Rule #5. Quit eating crap! Eat less of everything else. 

Being mindful about what we eat supports us in responding, with hope, to those challenges we face. In The practice of breakfast (May 3rd), I show how my father used breakfast as part of a morning practice, well before that term came to mean what it does today. When he walked into the Tennessee Valley Authority office at 7 a.m., he had already centered his soul, stimulated his mind, cheerfully provided for his family, and exercised. We could all do much worse in beginning our days.


Rule #6. Play music. 

This rule may not apply to your life, and it may seem far-fetched to think it can help us navigate times of heartbreak and challenge, but in Happy 100th birthday, my friend (December 18th) I am reminded of a continuum of musicians and the fullness of life each time I pick up my 100-year-old A-4 mandolin.


Helping hands (photo credit: James Chan from Pixabay)

Rule #7. Connect and commit. 

One of the key regrets of the dying, as discussed in Your time is sacred (December 13th), is that “I didn’t stay in touch with my friends.” I firmly believe that one of the reasons we are in such a difficult time as a country is that we have lost our connections and our commitments to each other. Real life connection is the essence of wellbeing.


A child of the drum
A child of the drum: David learns the art of traditional Japanese drumming (photo credit: Melissa Blunt)

Rule #8. Don’t be a Grumpy Old Man. Enjoy life! 

In What if we have it all wrong? Reality and the dislocation of joy (October 4th), I turn to two of my mentors to help me think about joy. Our everyday language would lead an observer to believe that what we see as real is always serious, harsh, and cruel. The words “harsh reality” stand as one idea.
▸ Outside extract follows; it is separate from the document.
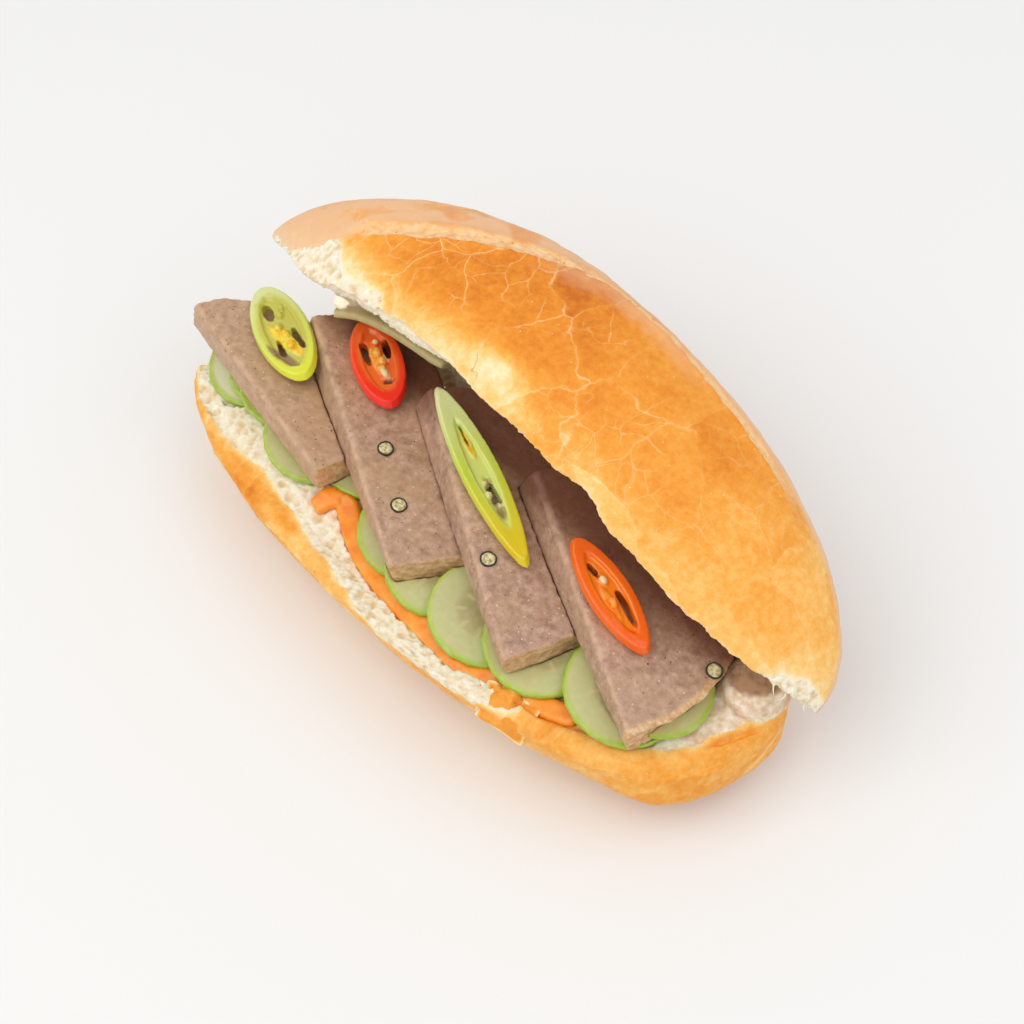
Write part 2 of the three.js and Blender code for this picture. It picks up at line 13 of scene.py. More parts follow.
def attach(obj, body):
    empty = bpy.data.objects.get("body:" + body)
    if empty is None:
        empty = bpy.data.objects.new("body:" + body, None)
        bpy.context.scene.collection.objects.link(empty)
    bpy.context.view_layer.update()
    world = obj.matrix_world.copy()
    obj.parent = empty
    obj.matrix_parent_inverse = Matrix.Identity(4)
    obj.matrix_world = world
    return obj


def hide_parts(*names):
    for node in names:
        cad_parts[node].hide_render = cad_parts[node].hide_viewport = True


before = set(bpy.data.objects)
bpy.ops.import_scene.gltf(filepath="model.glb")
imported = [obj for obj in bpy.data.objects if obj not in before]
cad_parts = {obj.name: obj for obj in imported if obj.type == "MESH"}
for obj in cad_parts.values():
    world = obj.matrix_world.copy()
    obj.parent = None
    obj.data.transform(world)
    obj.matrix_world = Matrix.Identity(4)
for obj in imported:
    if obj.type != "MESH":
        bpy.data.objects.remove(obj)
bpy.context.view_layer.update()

# ---- The loaf's surface ----
# A short loaf of wheat dough, slashed once along its crown and baked until its thin crust
# crackles. It is cut along one side and thrown open, so that the crumb shows along both lips.

MM = 0.001
BREAD_PITCH = 0.6  # spacing of the points that carry the loaf's surface

# Each half in its own axes: x along it, z away from the cut, and the front lip towards -y.
UPPER_HALF = (
    Matrix.Translation((8.6, 21.1, 54.7))
    @ Matrix.Rotation(math.radians(-9.1), 4, "Z")
    @ Matrix.Rotation(math.radians(6), 4, "Y")
    @ Matrix.Rotation(math.radians(-66.2), 4, "X")
)
LOWER_HALF = Matrix.Translation((0, 4, 29.5)) @ Matrix.Rotation(math.radians(-7), 4, "X")
CUT_FACING = -0.45  # hull faces that look this far towards the cut aren't crust
CRUST_FACING = 0.6  # a point that looks this far along the hull is crust
CRUST_DENT = 5  # unless it is further in than this
HINGE_FACING = (0.35, 0.94, 0)  # the way the baked outside of the hinge looks
HINGE_TURN = 0.45  # its faces look at least this far that way
MIDDLE_LINE = (-70, 80)  # the ends of the line that the loaf's outline is round
LIP_TURN = 0.15  # the lip's faces look at least this far away from that line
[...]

Yet, “what if joy, wonder, and peace are what life is really about?” Can the harshness and bitterness that we too often see as reality be a passing phase? “All babies are born with the firm belief that joy, wonder, and peace are the norms of life. … Babies are born with that understanding of life. And slowly, patiently, the elders of the world teach them that their view is wrong.” One day at a time, I’m working on instilling joy into life — even when the world is troubled and unsettled.

Best wishes for a restorative holiday season. And as you welcome the winter solstice and the New Year, remember to be grateful, thankful, and compassionate every day.

More to come…

DJB

*Liminal is my new favorite word.

Image: Milky Way from Pixabay

by

I am David J. Brown (hence the DJB) and I originally created this personal blog more than ten years ago as a way to capture photos and memories from a family vacation. After the trip was over I simply continued writing. Over the years the blog has changed to have a more definite focus aligned with my interest in places that matter, reading well, roots music, and more. My professional background is as a national nonprofit leader with a four-decade record of growing and strengthening organizations at local, state, and national levels. This work has been driven by my passion for connecting people in thriving, sustainable, and vibrant communities.

6 Comments

  1. Jane Feddersen says

    Very nice piece.
    My grandfather had a mandolin in the attic with a butterfly inlaid in mother of pearl. I always wanted it. Don’t know what happened to it.
    I was just going to look up ‘liminal.’😊
    Happy New Year!
    Say “Hi!”to Candace!

    • Jane,

      Thanks for your note. Your grandfather’s time would have been during that “second age” of the popularity of the mandolin. They were played in a lot of homes because they were small and portable – before the guitar took on that role. And if you had several people in the family, you could buy other parts of the mandolin “musical family” – such as a mandola or mandocello – and have a little orchestra!

      I have come to love the concept of “liminal” – that transition time that we seem to be in.

      Happy New Year to you and yours! Candice sends her best.

      Take care,
      DJB

  2. A long-time friend from Birmingham wrote the following on LinkedIn in response to this post:

    “Suitable for cross-stitch, framing, and hanging on the wall. Thanks for sharing your rules, David. Important reminders all.”

    To which I replied: “Now, if I only knew how to cross-stitch!”